[SOURCE EXCERPT]
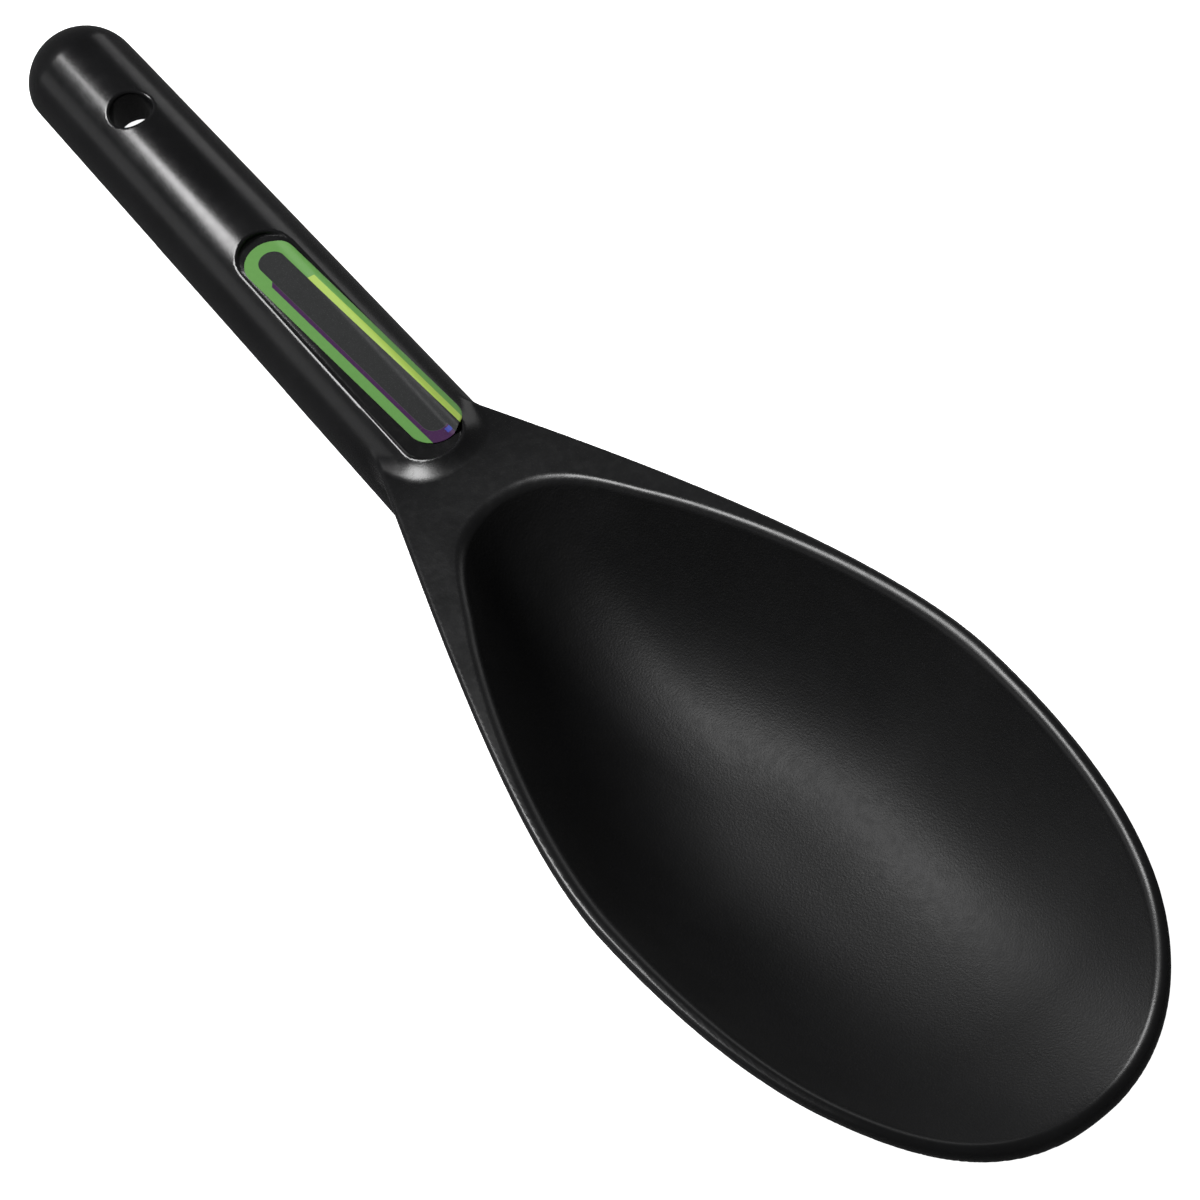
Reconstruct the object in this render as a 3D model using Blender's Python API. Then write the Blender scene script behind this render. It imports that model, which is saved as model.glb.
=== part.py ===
"""Hand scoop for digging and sifting beach sand: one black moulding, with a label in its grip.

Everything is modelled in the grip's own frame, in metres. X runs along the grip's axis from the
butt to the bowl's lip, with zero where the web leaves the grip. Y is across, with the scoop
symmetric about Y = 0. Z is up, with zero on the grip's axis. The empty rest_frame then sets the
scoop down as it lies on a table, on its butt and on the flat under its bowl.
"""

import math

import bmesh
import bpy
import numpy as np
from mathutils import Matrix, Vector

# Grip: a half-round arch, open underneath.
BUTT_X = -0.1323
BUTT_RADIUS = 0.0128
NECK_RADIUS = 0.0141
NOSE_START_X = 0.008
NOSE_LENGTH = 0.040
NOSE_DROP_LENGTH = 0.015
NOSE_STATIONS = 17
GRIP_WALL = 0.0030
GRIP_SIDES = 32
GRIP_STATIONS = 8
NOSE_END_SHARE = 0.9975
CHANNEL_END_X = 0.016
CHANNEL_DRAFT = math.radians(8)
BUTT_STEPS = 9
CHANNEL_BUTT_STEPS = 6
DOME_TURN = math.radians(88.65)
RIB_XS = (-0.068, -0.032, 0.002)
RIB_THICKNESS = 0.0020
RIB_SETBACK = 0.0015

# Hanging hole, through a boss inside the grip.
HOLE_X = -0.1086
HOLE_RADIUS = 0.0047
HOLE_MOUTH_RADIUS = 0.0056
HOLE_MOUTH_DEPTH = 0.0009
BOSS_RADIUS = 0.0074
BOSS_DEPTH = 0.0105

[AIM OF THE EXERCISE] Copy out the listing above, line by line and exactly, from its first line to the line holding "in its grip.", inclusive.

[OUTPUT]
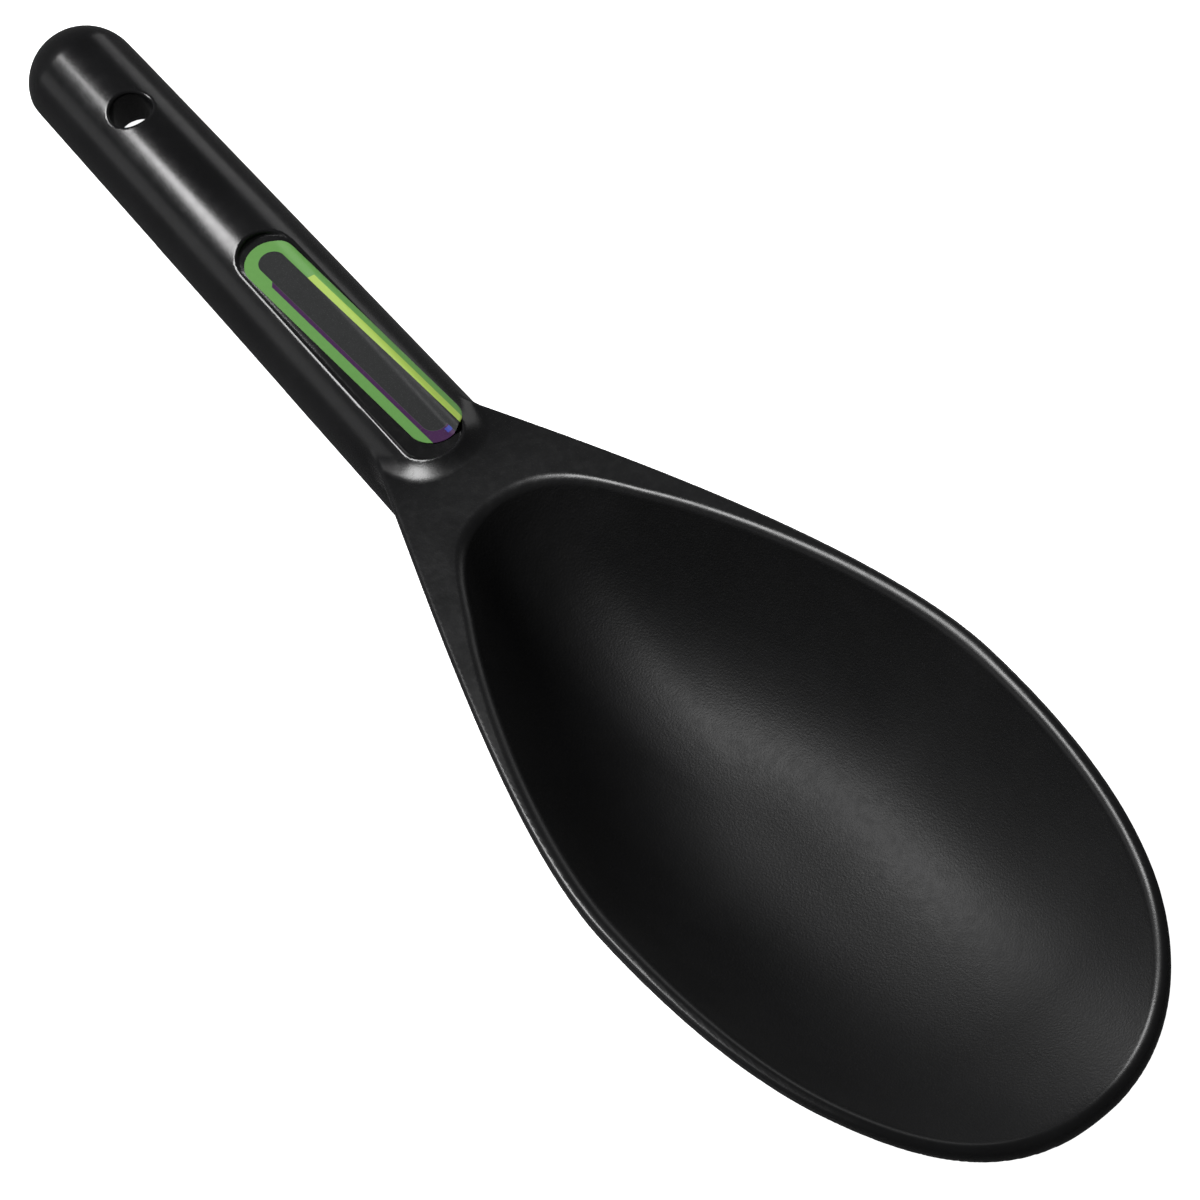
Reconstruct the object in this render as a 3D model using Blender's Python API. Then write the Blender scene script behind this render. It imports that model, which is saved as model.glb.
=== part.py ===
"""Hand scoop for digging and sifting beach sand: one black moulding, with a label in its grip.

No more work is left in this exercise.